Blackberry interjected, "Yeah, they're placed on probation but there's nobody that is going to check on them while they're on probation." (Earlier in the interview she had said she heard the Probation Department was really swamped, and Gallegos had agreed that realignment has added a huge workload, that County departments are swamped in general, and lack of resources is affecting the departments' abilities to perform.)
The District Attorney continued: "And the reality is people growing marijuana know that, really if the Sheriff's Office did nothing other than eradicate, if no other law enforcement agency did anything except for marijuana eradication, they simply couldn't, they don't have the resources to address all the marijuana that's being grown. And then the question is: What is the best way to address it? Is it the criminal prosecution? Where there is presumption, and the burden of proof beyond a reasonable doubt, convincing twelve jurors, because the defendants are entitled to 5th Amendment, all those things? Or are administrative remedies a more realistic way to address it, when you have some of these agencies like Water Quality go in and give citations? Certainly no one's going to jail. But what the Water Quality people are doing is they're promptly addressing the environmental issues and saying, 'Fix it or else.' If they don't fix it, that can still be forwarded to our offices for prosecution, and it will be."
Blackberry asked, "So, out of these environmental harm cases, how many have you prosecuted in the last year?"

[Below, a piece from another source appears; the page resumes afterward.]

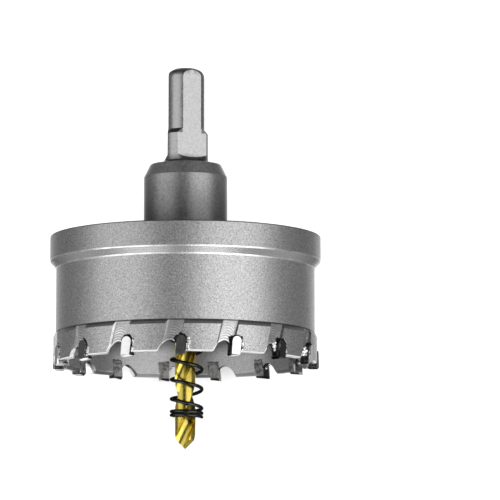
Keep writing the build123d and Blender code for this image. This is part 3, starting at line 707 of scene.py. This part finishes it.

Gallegos responded, "I couldn't give you a number. I can tell you that we're just now starting to get the cases where the environmental harm investigations are done. So what happens is: as we've been meeting with the agencies, saying, 'Look! Here's what we need,' there's been a shift, if you will, from the traditional investigation: 'I went there, there's this much marijuana, these are the people that were there,' to 'I went there, there was this much marijuana, we also looked for poisons, we also called Water Quality, we called Fish & Wildlife, all these other people, and together we pulled these things together.' That has just recently started to happen. And, gross numbers I couldn't give you, but frankly for years we've been pushing it. For years, whenever we could get a case that had evidence to prosecute along those lines, we have. And now we've had quite a few joint operations where we have those environmental cases presented with the marijuana case. And we're able to get that clean up, the forfeiture, and the things necessary to stop the environmental harm."
Blackberry asked, "Forfeiture means taking the property?"
Gallegos clarified, "We don't take the real property. The Feds might, we don't. Now, what we do is: certainly those proceeds we've established are illegal, those are seized. But what we put in place is either a civil judgment, so that they have to fix it, or the terms of probation are that they fix it and they come back periodically to the courts to show that they have remedied their harm."